It was interesting to find out that batch gradient algorithms do not work that well if the batch size is very high. In this particular case I tried using batch size from 128 to almost equal to all of the input size. As I moved higher the validation accuracy kept going down instead of moving up

Changed to YCbCr instead of RGB

Since YCbCr has a specific channel for luminosity, I tried using this instead of plain RGB as it provides an easier way to average out the brightness. I thought the network would have a better effect with the luminosity in a different channel and I would be normalizing the Y channel separately from the CbCr color channels.
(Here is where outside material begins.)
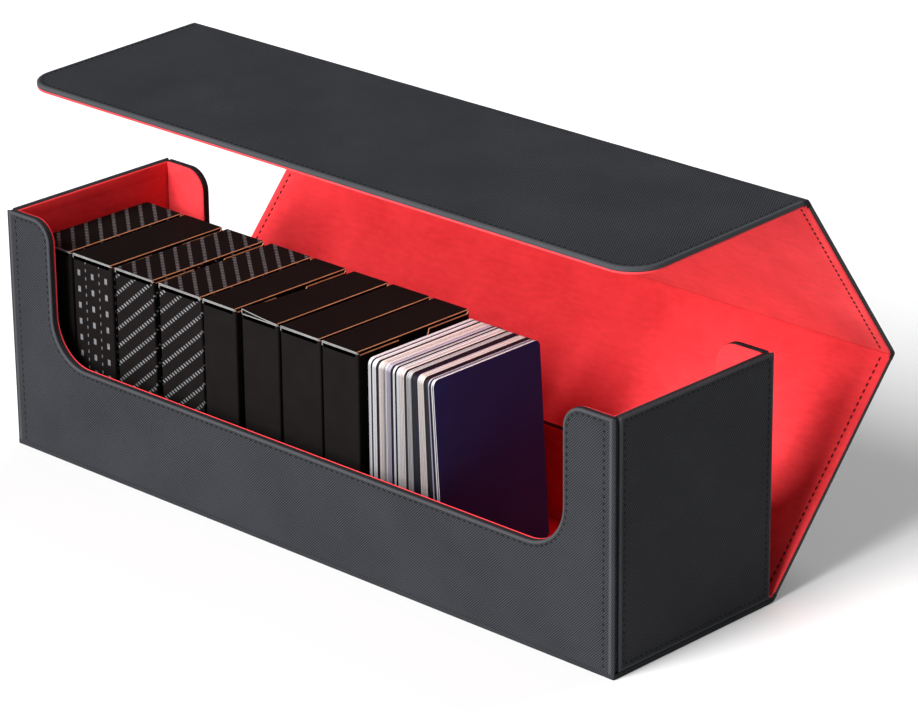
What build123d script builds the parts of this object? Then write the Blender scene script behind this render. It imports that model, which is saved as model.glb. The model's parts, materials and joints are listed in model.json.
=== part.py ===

But this did not prove to be a good idea since it is clear from the following that some layers of C1 were not doing anything at all:

Following is the first layer of conv net for "30 Speed Limit" real world image:

"visual-t1"

Following is the first layer of conv net for "Priority Road" real world image:

"visual-t2"

Following is the first layer of conv net for "Pedestrian" real world image:

"visual-t3"

Following is the first layer of conv net for "Yield" real world image:

"visual-t4"

Following is the first layer of conv net for "Road Worker" real world image:

"visual-t5"

Changed back to RGB

Changed back to RGB and the same C1 layer has the following outlook now:

Following is the first layer of conv net for "30 Speed Limit" real world image:

"visual-t1"

Following is the first layer of conv net for "Priority Road" real world image:

"visual-t2"

Following is the first layer of conv net for "Pedestrian" real world image:

"visual-t3"

Following is the first layer of conv net for "Yield" real world image:

"visual-t4"

Following is the first layer of conv net for "Road Worker" real world image:

"visual-t5"

Weights changes to Xavier

Instead of using normally distributed weights, Xavier weight initializers have been used:

weights = { 
    'wc1': tf.get_variable("wc1", shape=[5,5,3,6], initializer=tf.contrib.layers.xavier_initializer()),
    'wc2': tf.get_variable("wc2", shape=[5,5,6,16], initializer=tf.contrib.layers.xavier_initializer()),
    'wn1': tf.get_variable("wn1", shape=[400,120], initializer=tf.contrib.layers.xavier_initializer()),
    'wn2': tf.get_variable("wn2", shape=[120,84], initializer=tf.contrib.layers.xavier_initializer()),
    'wn3': tf.get_variable("wn3", shape=[84,n_classes], initializer=tf.contrib.layers.xavier_initializer()),
}
More data was generated

The model was still overfitting, hence more data was generated using the following functions:

  1. Scale Image to 36x36, then increase brightness, crop it back to 32x32
  2. Scale Image to 36x36, then decrease brightness, crop it back to 32x32
  3. Rotate Image randomly between 10 to 20 degrees
  4. Rotate Image randomly between -10 to -20 degrees
  5. Reduce image to 28x28
  6. Add random noise to the image
  7. Shift image 2 pixels to the left
  8. Shift image 2 pixels to the right

Dropout Layer(s) Introduced

Dropout layers were introduced in all intermediate layers including convnet layers. But this started underfitting badly.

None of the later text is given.